**DATA SEGMENT**
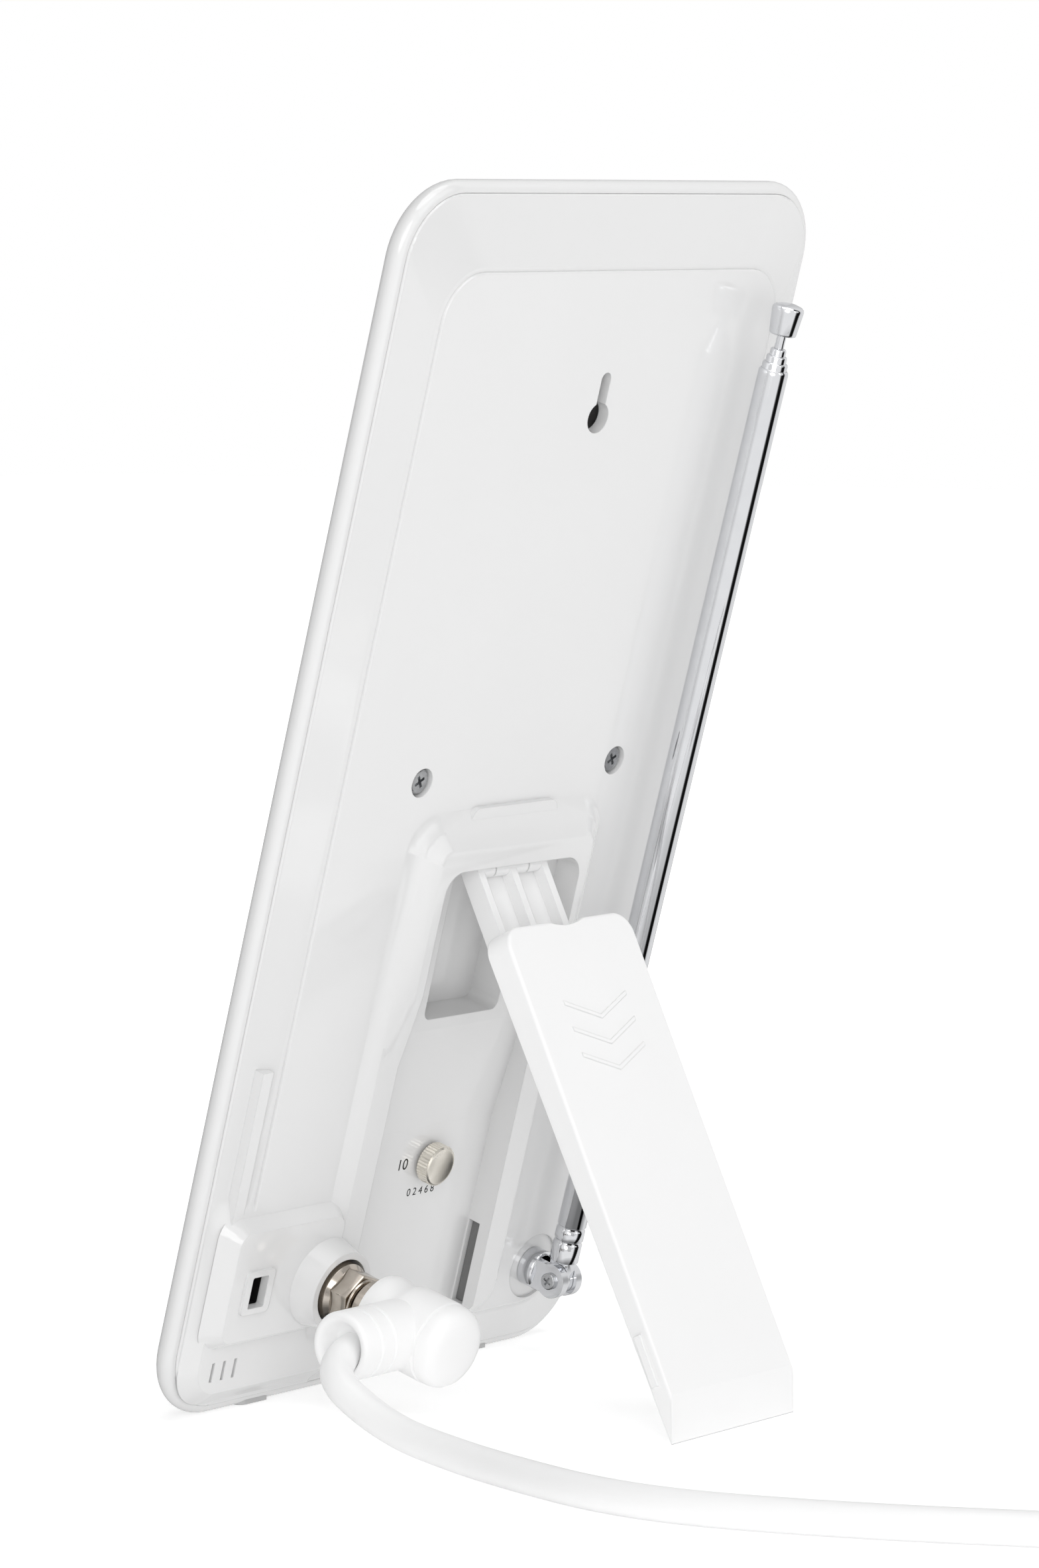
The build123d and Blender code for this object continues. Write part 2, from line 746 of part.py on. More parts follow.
# Stand: hollow leg, cut upright at the foot
reach_y = leg_foot_reach + shift_y - hinge.Y
tip_s = reach_y * s_leg + hinge.Z * c_leg
tip_n = reach_y * c_leg - hinge.Z * s_leg
bend_s = (reach_y - leg_face * c_leg) / s_leg
inner_face = leg_face - leg_wall
inner_bend_s = (reach_y - 1.0 - inner_face * c_leg) / s_leg
top_back = leg_face - leg_top_depth
rail_inner = slider_width / 2 + slide_gap
rail_length = slider_start + slider_length + leg_travel - leg_top_s - leg_wall + slide_gap
with BuildPart() as stand_leg:
    with BuildSketch(arm_side):
        with BuildLine():
            Polyline(
                (leg_top_s, leg_face),
                (bend_s, leg_face),
                (tip_s, tip_n),
                (leg_top_s, top_back),
                close=True,
            )
        make_face()
    extrude(amount=leg_width / 2, both=True)
    top_corners = stand_leg.edges().filter_by(arm_out).group_by(arm_down)[0]
    fillet(top_corners, 5.0)
    fillet(stand_leg.faces().sort_by(arm_out)[-1].edges(), 0.8)
    with BuildSketch(arm_side):
        with BuildLine():
            Polyline(
                (leg_top_s + leg_wall, inner_face),
                (inner_bend_s, inner_face),
                (tip_s - 3.0, tip_n - 0.6),
                (tip_s, tip_n - 4.0),
                (leg_top_s + leg_wall, top_back - 2.0),
                close=True,
            )
        make_face()
    extrude(amount=leg_width / 2 - leg_wall, both=True, mode=Mode.SUBTRACT)
    with BuildSketch(arm_front.offset(top_back - 1.0)):
        with Locations((0, -leg_top_s + 14.8)):
            Circle(16.0)
    extrude(amount=leg_top_depth + 2.0, mode=Mode.SUBTRACT)
    # Two rails that hold the slider of the arm, and the stop at their end
    rail_middle = leg_top_s + leg_wall + rail_length / 2
    rail_low = slider_top - slider_head - slide_gap
    with BuildSketch(arm_front.offset(rail_low - 1.6)):
        with Locations((-rail_inner, -rail_middle), (rail_inner, -rail_middle)):
            Rectangle(5.0, rail_length)
    extrude(amount=1.6)
    with BuildSketch(arm_front.offset(rail_low - 1.6)):
        with Locations((-rail_inner - 0.9, -rail_middle), (rail_inner + 0.9, -rail_middle)):
            Rectangle(1.8, rail_length)
        with Locations((0, -rail_middle - rail_length / 2 - 0.8)):
            Rectangle(2 * rail_inner + 3.6, 1.6)
    extrude(amount=inner_face - rail_low + 1.6)
    # Three raised arrows that show which way the leg slides
    for step in range(3):
        start = -leg_top_s - 14.6 - 5.7 * step
        with BuildSketch(arm_front.offset(leg_face)):
            with BuildLine():
                Polyline(
                    (-10.2, start),
                    (0.0, start - 4.1),
                    (10.2, start),
                    (10.2, start - 0.9),
                    (0.0, start - 5.0),
                    (-10.2, start - 0.9),
                    close=True,
                )
            make_face()
        extrude(amount=0.2)
    # Side tabs that click into the slots of the channel
    tab_s = tip_s - 17.5
    with BuildSketch(arm_side):
        with Locations((tab_s, tip_n + 1.4)):
            Rectangle(tab_height, 1.6)
    extrude(amount=leg_width / 2 + 0.7, both=True)
    with BuildSketch(arm_side):
        with Locations((tab_s, tip_n + 1.4)):
            Rectangle(tab_height + 2, 3.0)
    extrude(amount=leg_width / 2 - leg_wall, both=True, mode=Mode.SUBTRACT)

# Telescopic rod: turned post with a fork, crimped tang, four stages and a cap
rod_pin = at(post_x, post_v, rod_w)
rod_dir = back.y_dir * cos(radians(rod_tilt)) + back.x_dir * sin(radians(rod_tilt))
rod = Plane(origin=rod_pin, x_dir=back.z_dir, z_dir=rod_dir)
rod_section = Plane(origin=rod_pin, x_dir=back.z_dir, z_dir=-rod.y_dir)
rod_axis = Axis(rod_pin, rod_dir)
cheek = Plane(origin=rod_pin, x_dir=rod_dir, z_dir=rod.y_dir)
cheek_inner = tongue / 2 + 0.1
cheek_sheet = 1.9
dish = panel_top - 0.7
clip_w = board_back - 0.1

with BuildPart() as rod_knuckle:
    with BuildSketch(back.offset(clip_w - 1.2)):
        with Locations((post_x, post_v)):
            Circle(post_radius)
    extrude(amount=dish + 0.1 - clip_w + 1.2)
    with BuildSketch(back.offset(dish + 0.1)):
        with Locations((post_x, post_v)):
            Circle(collar_radius)
    extrude(amount=collar_top - dish - 0.1)
    fillet(rod_knuckle.faces().sort_by(outward)[-1].edges(), 0.6)
    for side in (-1, 1):
        with BuildSketch(cheek.offset(side * (cheek_inner + cheek_sheet / 2))):
            Circle(fork_radius)
            with Locations((0, (collar_top - rod_w - 1.0) / 2)):
                Rectangle(1.7 * fork_radius, rod_w - collar_top + 1.0)
        extrude(amount=cheek_sheet / 2, both=True)
    with BuildSketch(cheek):
        Circle(1.05)
    extrude(amount=8.0, both=True, mode=Mode.SUBTRACT)
    with BuildSketch(back.offset(clip_w - 0.6)):
        with Locations((post_x, post_v)):
            Circle(post_radius + 0.5)
            Circle(post_radius - 0.4, mode=Mode.SUBTRACT)
    extrude(amount=0.6, mode=Mode.SUBTRACT)

with BuildPart() as post_clip:
    with BuildSketch(back.offset(clip_w - 0.6)):
        with Locations((post_x, post_v)):
            Circle(4.0)
            Circle(post_radius - 0.4, mode=Mode.SUBTRACT)
        with Locations((post_x, post_v - 3.0)):
            Rectangle(3.0, 3.0, mode=Mode.SUBTRACT)
    extrude(amount=0.6)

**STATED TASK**
Give an exact repetition of all the material.

**RESPONSE TO THIS EXERCISE**
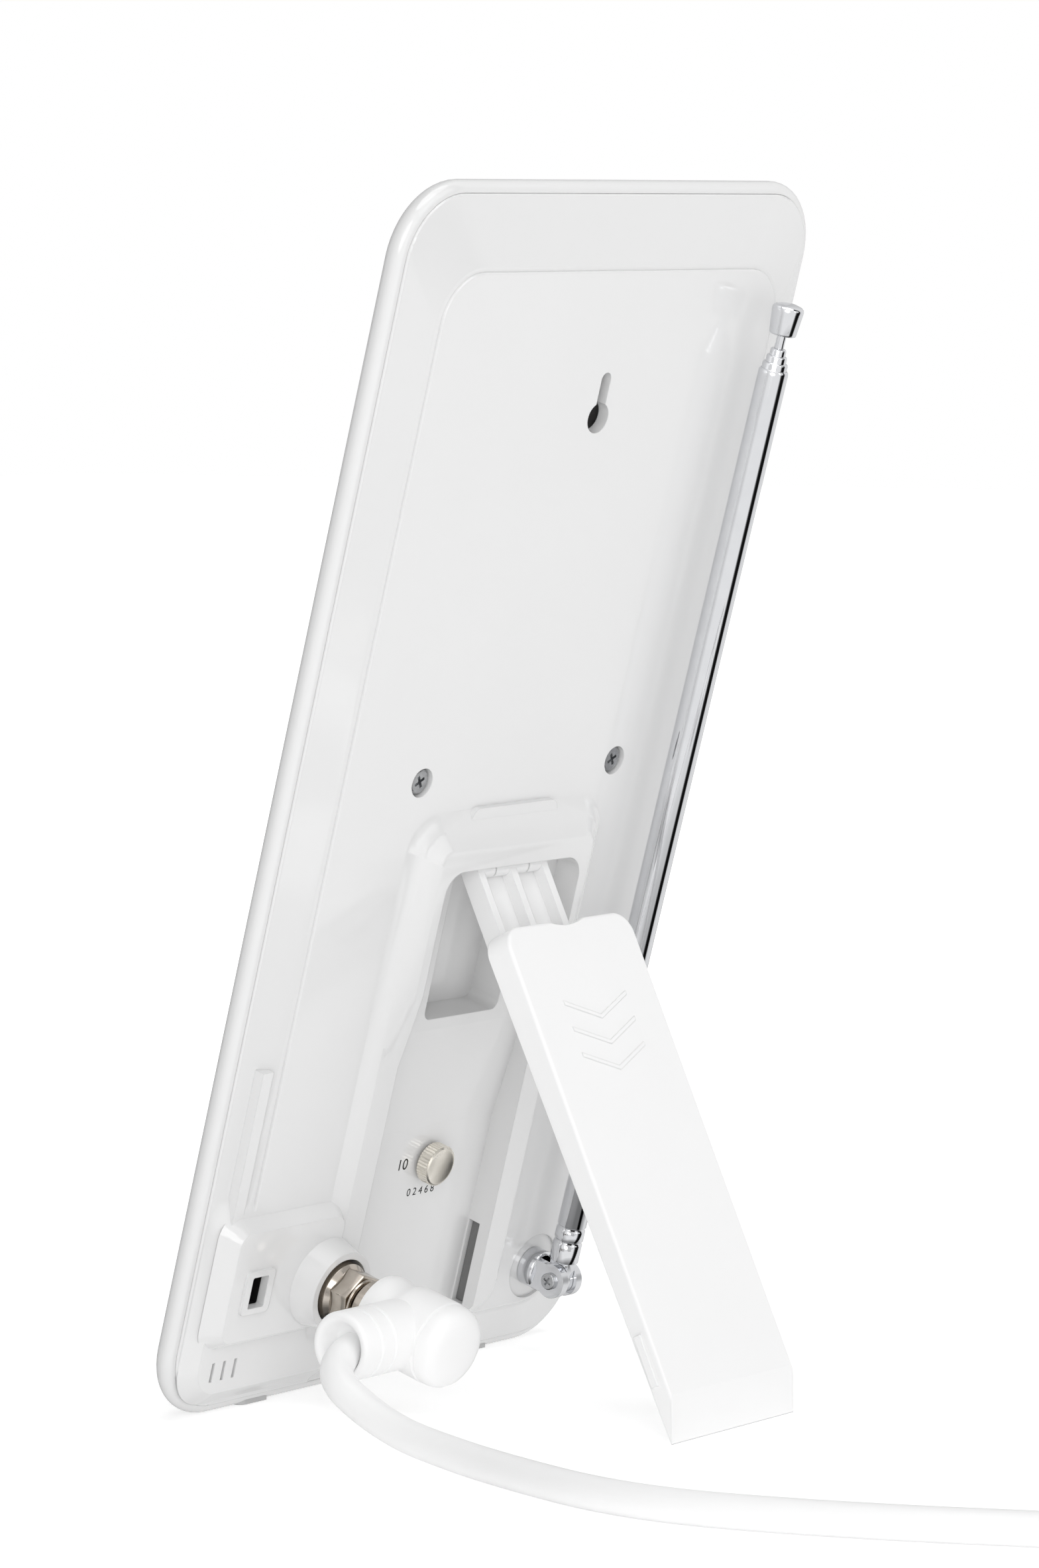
The build123d and Blender code for this object continues. Write part 2, from line 746 of part.py on. More parts follow.
# Stand: hollow leg, cut upright at the foot
reach_y = leg_foot_reach + shift_y - hinge.Y
tip_s = reach_y * s_leg + hinge.Z * c_leg
tip_n = reach_y * c_leg - hinge.Z * s_leg
bend_s = (reach_y - leg_face * c_leg) / s_leg
inner_face = leg_face - leg_wall
inner_bend_s = (reach_y - 1.0 - inner_face * c_leg) / s_leg
top_back = leg_face - leg_top_depth
rail_inner = slider_width / 2 + slide_gap
rail_length = slider_start + slider_length + leg_travel - leg_top_s - leg_wall + slide_gap
with BuildPart() as stand_leg:
    with BuildSketch(arm_side):
        with BuildLine():
            Polyline(
                (leg_top_s, leg_face),
                (bend_s, leg_face),
                (tip_s, tip_n),
                (leg_top_s, top_back),
                close=True,
            )
        make_face()
    extrude(amount=leg_width / 2, both=True)
    top_corners = stand_leg.edges().filter_by(arm_out).group_by(arm_down)[0]
    fillet(top_corners, 5.0)
    fillet(stand_leg.faces().sort_by(arm_out)[-1].edges(), 0.8)
    with BuildSketch(arm_side):
        with BuildLine():
            Polyline(
                (leg_top_s + leg_wall, inner_face),
                (inner_bend_s, inner_face),
                (tip_s - 3.0, tip_n - 0.6),
                (tip_s, tip_n - 4.0),
                (leg_top_s + leg_wall, top_back - 2.0),
                close=True,
            )
        make_face()
    extrude(amount=leg_width / 2 - leg_wall, both=True, mode=Mode.SUBTRACT)
    with BuildSketch(arm_front.offset(top_back - 1.0)):
        with Locations((0, -leg_top_s + 14.8)):
            Circle(16.0)
    extrude(amount=leg_top_depth + 2.0, mode=Mode.SUBTRACT)
    # Two rails that hold the slider of the arm, and the stop at their end
    rail_middle = leg_top_s + leg_wall + rail_length / 2
    rail_low = slider_top - slider_head - slide_gap
    with BuildSketch(arm_front.offset(rail_low - 1.6)):
        with Locations((-rail_inner, -rail_middle), (rail_inner, -rail_middle)):
            Rectangle(5.0, rail_length)
    extrude(amount=1.6)
    with BuildSketch(arm_front.offset(rail_low - 1.6)):
        with Locations((-rail_inner - 0.9, -rail_middle), (rail_inner + 0.9, -rail_middle)):
            Rectangle(1.8, rail_length)
        with Locations((0, -rail_middle - rail_length / 2 - 0.8)):
            Rectangle(2 * rail_inner + 3.6, 1.6)
    extrude(amount=inner_face - rail_low + 1.6)
    # Three raised arrows that show which way the leg slides
    for step in range(3):
        start = -leg_top_s - 14.6 - 5.7 * step
        with BuildSketch(arm_front.offset(leg_face)):
            with BuildLine():
                Polyline(
                    (-10.2, start),
                    (0.0, start - 4.1),
                    (10.2, start),
                    (10.2, start - 0.9),
                    (0.0, start - 5.0),
                    (-10.2, start - 0.9),
                    close=True,
                )
            make_face()
        extrude(amount=0.2)
    # Side tabs that click into the slots of the channel
    tab_s = tip_s - 17.5
    with BuildSketch(arm_side):
        with Locations((tab_s, tip_n + 1.4)):
            Rectangle(tab_height, 1.6)
    extrude(amount=leg_width / 2 + 0.7, both=True)
    with BuildSketch(arm_side):
        with Locations((tab_s, tip_n + 1.4)):
            Rectangle(tab_height + 2, 3.0)
    extrude(amount=leg_width / 2 - leg_wall, both=True, mode=Mode.SUBTRACT)

# Telescopic rod: turned post with a fork, crimped tang, four stages and a cap
rod_pin = at(post_x, post_v, rod_w)
rod_dir = back.y_dir * cos(radians(rod_tilt)) + back.x_dir * sin(radians(rod_tilt))
rod = Plane(origin=rod_pin, x_dir=back.z_dir, z_dir=rod_dir)
rod_section = Plane(origin=rod_pin, x_dir=back.z_dir, z_dir=-rod.y_dir)
rod_axis = Axis(rod_pin, rod_dir)
cheek = Plane(origin=rod_pin, x_dir=rod_dir, z_dir=rod.y_dir)
cheek_inner = tongue / 2 + 0.1
cheek_sheet = 1.9
dish = panel_top - 0.7
clip_w = board_back - 0.1

with BuildPart() as rod_knuckle:
    with BuildSketch(back.offset(clip_w - 1.2)):
        with Locations((post_x, post_v)):
            Circle(post_radius)
    extrude(amount=dish + 0.1 - clip_w + 1.2)
    with BuildSketch(back.offset(dish + 0.1)):
        with Locations((post_x, post_v)):
            Circle(collar_radius)
    extrude(amount=collar_top - dish - 0.1)
    fillet(rod_knuckle.faces().sort_by(outward)[-1].edges(), 0.6)
    for side in (-1, 1):
        with BuildSketch(cheek.offset(side * (cheek_inner + cheek_sheet / 2))):
            Circle(fork_radius)
            with Locations((0, (collar_top - rod_w - 1.0) / 2)):
                Rectangle(1.7 * fork_radius, rod_w - collar_top + 1.0)
        extrude(amount=cheek_sheet / 2, both=True)
    with BuildSketch(cheek):
        Circle(1.05)
    extrude(amount=8.0, both=True, mode=Mode.SUBTRACT)
    with BuildSketch(back.offset(clip_w - 0.6)):
        with Locations((post_x, post_v)):
            Circle(post_radius + 0.5)
            Circle(post_radius - 0.4, mode=Mode.SUBTRACT)
    extrude(amount=0.6, mode=Mode.SUBTRACT)

with BuildPart() as post_clip:
    with BuildSketch(back.offset(clip_w - 0.6)):
        with Locations((post_x, post_v)):
            Circle(4.0)
            Circle(post_radius - 0.4, mode=Mode.SUBTRACT)
        with Locations((post_x, post_v - 3.0)):
            Rectangle(3.0, 3.0, mode=Mode.SUBTRACT)
    extrude(amount=0.6)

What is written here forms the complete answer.